INFORMATION SUPPLIED —
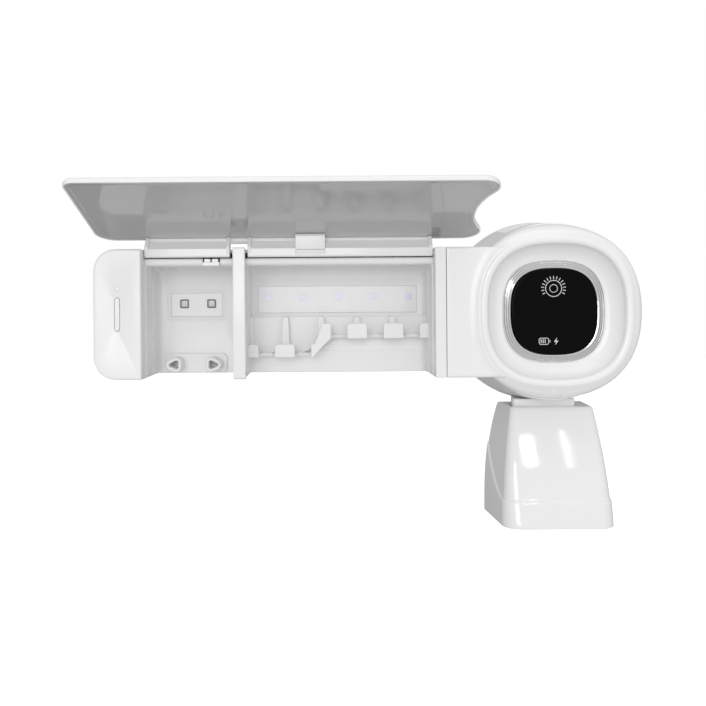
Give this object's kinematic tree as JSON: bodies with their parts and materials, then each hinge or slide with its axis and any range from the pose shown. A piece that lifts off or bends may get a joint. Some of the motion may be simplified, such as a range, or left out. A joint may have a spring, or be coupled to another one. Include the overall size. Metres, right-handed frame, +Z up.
{
  "type": "toothbrush sanitizer",
  "caption": "Wall-mounted holder with a razor bay, a brush bay with stepped slots, a hinged lid, a round display head and a toothpaste dispenser under it.",
  "frame": {"origin": "on the wall plane, at the middle of the unit's width and of the bays' height", "axes": "+X to the right seen from the front, +Y into the wall, +Z up"},
  "size_m": [0.3045, 0.1067, 0.1861],
  "materials": {
    "white_plastic": "gloss",
    "inner_white": "satin",
    "grey_liner": "high gloss",
    "frosted_window": "satin, slightly see-through",
    "black_gloss": "high gloss",
    "chrome_trim": "polished",
    "steel": "plain",
    "board": "matte",
    "led_pack": "gloss",
    "cell_wrap": "gloss shrink film",
    "dark_plastic": "matte",
    "ribbon": "matte",
    "silicone": "soft satin",
    "foam": "matte",
    "bracket_plastic": "matte"
  },
  "bodies": {
    "wall_mount": {"wall_bracket": "bracket_plastic", "adhesive_pads": "foam"},
    "lid": {"lid_shell": "white_plastic", "lid_liner": "grey_liner", "lid_hinge_frame": "white_plastic", "lid_stay_clip": "white_plastic"},
    "mode_key": {"mode_button": "white_plastic"},
    "shroud": {"dispenser_shroud": "white_plastic"},
    "brush_lever": {"push_lever": "inner_white"},
    "main_unit": {"rear_cover": "inner_white", "bay_housing": "inner_white", "left_end_cover": "white_plastic", "divider_wall": "white_plastic", "brush_rack": "inner_white", "razor_hook": "inner_white", "razor_panel": "frosted_window", "uv_window": "frosted_window", "brush_uv_board": "board", "brush_uv_leds": "led_pack", "razor_uv_board": "board", "razor_uv_leds": "led_pack", "lid_sensor": "white_plastic", "status_led": "led_pack", "button_board": "board", "battery_cell": "cell_wrap", "battery_cradle": "dark_plastic", "charge_port": "steel", "ribbon_cable": "ribbon", "housing_screws": "steel", "hinge_pins": "steel", "head_housing": "white_plastic", "head_front_cover": "white_plastic", "display_panel": "black_gloss", "chrome_bezel": "chrome_trim", "control_board": "board", "dispenser_neck": "white_plastic", "tube_seal": "silicone", "pump_body": "inner_white", "pump_bladder": "silicone", "outlet_valve": "silicone", "lever_pin": "steel"}
  },
  "joints": [
    {"name": "lift_off", "type": "slide", "parent": "wall_mount", "child": "main_unit", "axis": [0, 0, 1], "range_m": [0, 0.007]},
    {"name": "lid_hinge", "type": "hinge", "parent": "main_unit", "child": "lid", "pos_m": [0, -0.043, 0.033], "axis": [1, 0, 0], "range_deg": [0, 107.8]},
    {"name": "mode_key_press", "type": "slide", "parent": "main_unit", "child": "mode_key", "axis": [0, 1, 0], "range_m": [0, 0.0006], "stiffness_N_per_m": 1500},
    {"name": "shroud_slide", "type": "slide", "parent": "main_unit", "child": "shroud", "axis": [0, 0, -1], "range_m": [0, 0.06]},
    {"name": "lever_push", "type": "hinge", "parent": "main_unit", "child": "brush_lever", "pos_m": [0.099, -0.02, -0.062], "axis": [1, 0, 0], "range_deg": [0, 8], "stiffness_Nm_per_rad": 0.1, "deforming": ["pump_bladder"]}
  ]
}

SET EXERCISE — Output the full listing without altering anything.

SOLUTION BELOW —
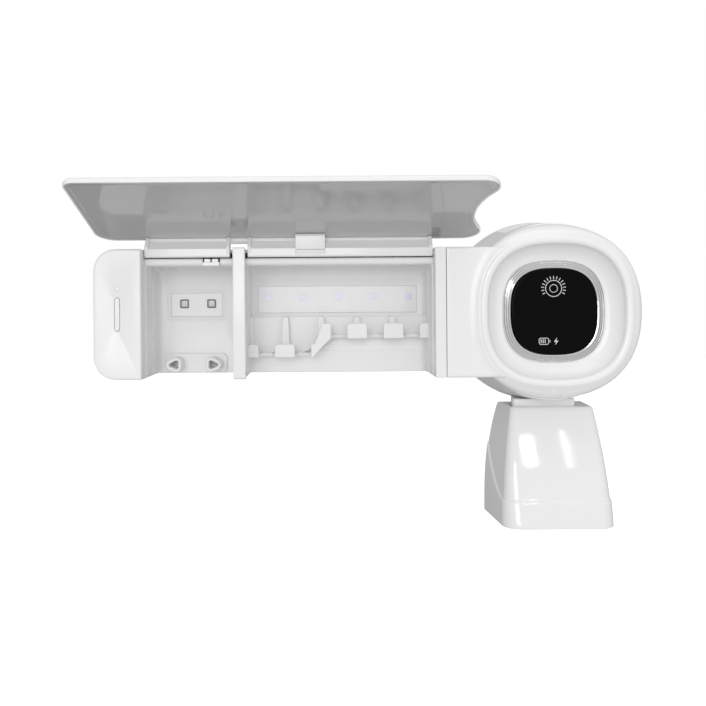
Give this object's kinematic tree as JSON: bodies with their parts and materials, then each hinge or slide with its axis and any range from the pose shown. A piece that lifts off or bends may get a joint. Some of the motion may be simplified, such as a range, or left out. A joint may have a spring, or be coupled to another one. Include the overall size. Metres, right-handed frame, +Z up.
{
  "type": "toothbrush sanitizer",
  "caption": "Wall-mounted holder with a razor bay, a brush bay with stepped slots, a hinged lid, a round display head and a toothpaste dispenser under it.",
  "frame": {"origin": "on the wall plane, at the middle of the unit's width and of the bays' height", "axes": "+X to the right seen from the front, +Y into the wall, +Z up"},
  "size_m": [0.3045, 0.1067, 0.1861],
  "materials": {
    "white_plastic": "gloss",
    "inner_white": "satin",
    "grey_liner": "high gloss",
    "frosted_window": "satin, slightly see-through",
    "black_gloss": "high gloss",
    "chrome_trim": "polished",
    "steel": "plain",
    "board": "matte",
    "led_pack": "gloss",
    "cell_wrap": "gloss shrink film",
    "dark_plastic": "matte",
    "ribbon": "matte",
    "silicone": "soft satin",
    "foam": "matte",
    "bracket_plastic": "matte"
  },
  "bodies": {
    "wall_mount": {"wall_bracket": "bracket_plastic", "adhesive_pads": "foam"},
    "lid": {"lid_shell": "white_plastic", "lid_liner": "grey_liner", "lid_hinge_frame": "white_plastic", "lid_stay_clip": "white_plastic"},
    "mode_key": {"mode_button": "white_plastic"},
    "shroud": {"dispenser_shroud": "white_plastic"},
    "brush_lever": {"push_lever": "inner_white"},
    "main_unit": {"rear_cover": "inner_white", "bay_housing": "inner_white", "left_end_cover": "white_plastic", "divider_wall": "white_plastic", "brush_rack": "inner_white", "razor_hook": "inner_white", "razor_panel": "frosted_window", "uv_window": "frosted_window", "brush_uv_board": "board", "brush_uv_leds": "led_pack", "razor_uv_board": "board", "razor_uv_leds": "led_pack", "lid_sensor": "white_plastic", "status_led": "led_pack", "button_board": "board", "battery_cell": "cell_wrap", "battery_cradle": "dark_plastic", "charge_port": "steel", "ribbon_cable": "ribbon", "housing_screws": "steel", "hinge_pins": "steel", "head_housing": "white_plastic", "head_front_cover": "white_plastic", "display_panel": "black_gloss", "chrome_bezel": "chrome_trim", "control_board": "board", "dispenser_neck": "white_plastic", "tube_seal": "silicone", "pump_body": "inner_white", "pump_bladder": "silicone", "outlet_valve": "silicone", "lever_pin": "steel"}
  },
  "joints": [
    {"name": "lift_off", "type": "slide", "parent": "wall_mount", "child": "main_unit", "axis": [0, 0, 1], "range_m": [0, 0.007]},
    {"name": "lid_hinge", "type": "hinge", "parent": "main_unit", "child": "lid", "pos_m": [0, -0.043, 0.033], "axis": [1, 0, 0], "range_deg": [0, 107.8]},
    {"name": "mode_key_press", "type": "slide", "parent": "main_unit", "child": "mode_key", "axis": [0, 1, 0], "range_m": [0, 0.0006], "stiffness_N_per_m": 1500},
    {"name": "shroud_slide", "type": "slide", "parent": "main_unit", "child": "shroud", "axis": [0, 0, -1], "range_m": [0, 0.06]},
    {"name": "lever_push", "type": "hinge", "parent": "main_unit", "child": "brush_lever", "pos_m": [0.099, -0.02, -0.062], "axis": [1, 0, 0], "range_deg": [0, 8], "stiffness_Nm_per_rad": 0.1, "deforming": ["pump_bladder"]}
  ]
}